Either ditch the attitude or quit showing your goods.
Ugh u nailed it! The activities dept. makes me soo mad! I remember one Sunday I worked day shift & the activities coordinator demanded that I get everyone out of their rooms b/c they "must attend church". Um seriously, they are grown adults, they can make their own choices. And the toileting thing makes me mad too!!!
Activities doesn't anger me, they just don't understand the principles of care that certified, licensed, and registered staff follow. I like activities for the fact they socialize and encourage the residents outside of their typical daily care, which is a great thing.
If activities every tried to DEMAND me to get someone out of their room for church I'd honestly laugh at them. I'd just suggest we can try and encourage the pt. to do what you wish but DEMAND? Haha. No. Doesn't work like that. They have rights.
I'm a CNA student and I think one of my biggest things is when we go to clinicals and the CNAs are rude or they clearly don't care much about the resident!! On the first day of clinicals, we were being showed how to do a procedure and a CNA put the dirty depends on the floor and she said "Oh, by the way. Don't put anything on the floor! HAHA." We were students on the first day of clinicals, you would think they'd want to teach us the right way. They kept telling us things they were "supposed" to do, but they weren't doing them. I was thinking why not do it right and give these people the care they deserve?!
My pet peeve is mostly nurses or therapists who come in resident's room whom I'm caring for to tell me someone else needs to get on the toilet. I get to each resident when I can but I'm not the bionic woman! I can't be in 3 places at once. Is it hard to put them on the toilet and at least inform me to check on them. But I'm just an aide, I'm supposed to jump when they ask and go "how high?"
fuzzywuzzy, CNA
1,816 Posts
Old thread, but my pet peeve right now is getting someone dressed in the morning and having to untangle a big old rat's nest because the beautiful hairdo I did up for them yesterday never got taken out and now the hair is wrapped around elastics or clips or combs. Who here goes to bed with plastic hairpieces on the back of their head? I'm thinking no one! I do people's hair because I don't want my residents looking like slobs... I don't do it just to make things harder for 2nd shift.

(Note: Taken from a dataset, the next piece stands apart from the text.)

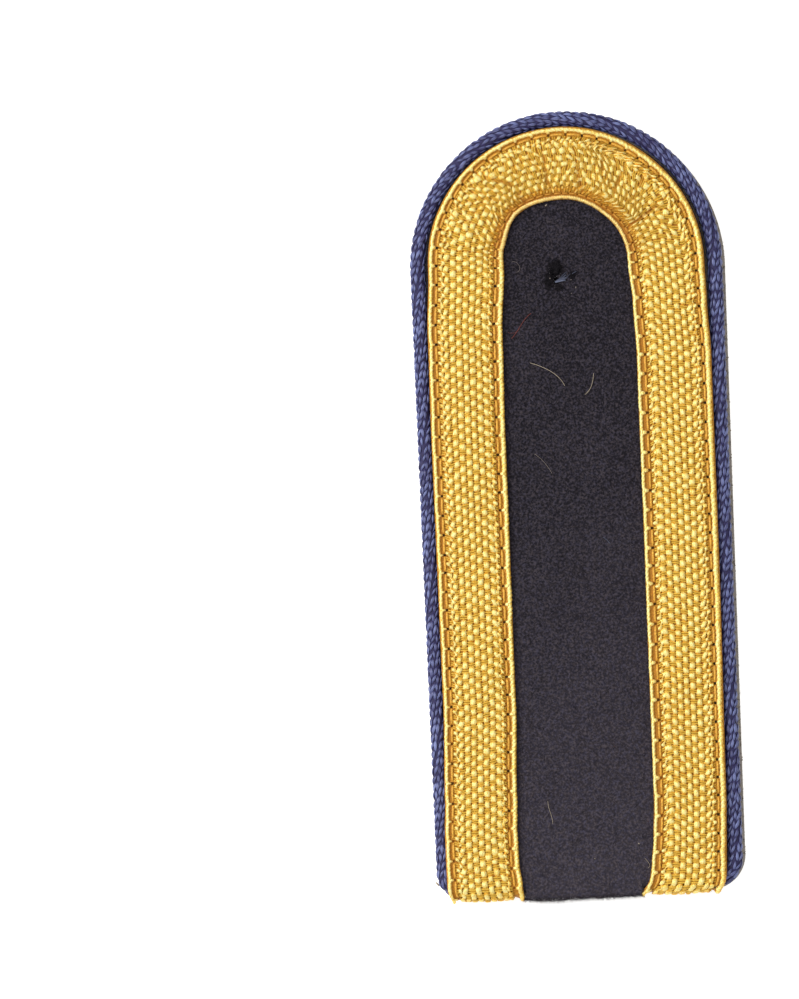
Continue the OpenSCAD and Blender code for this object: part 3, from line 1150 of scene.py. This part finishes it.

Also can't stand the lack of respect for people's things. I know accidents happen but no one at my work can have a piece of jewelry for more than 2 weeks before it gets broken. On the rare occasion that a hair accessory DOES make it out of someone's hair at night, it's never seen again. Or you find it on the floor the next day, stepped on. Buttons get ripped off shirts, sweaters get sent to laundry with brooches still pinned on, and necklaces get forcibly pulled over people's heads instead of by unhooking the clasp. And then there are the clothes that get jammed in a wrinkled heap at the bottom of the closets. Someone's shampoo or mouthwash spills in a drawer and no one cleans it up and it makes a sticky or moldy mess all over their stuff. COME ON.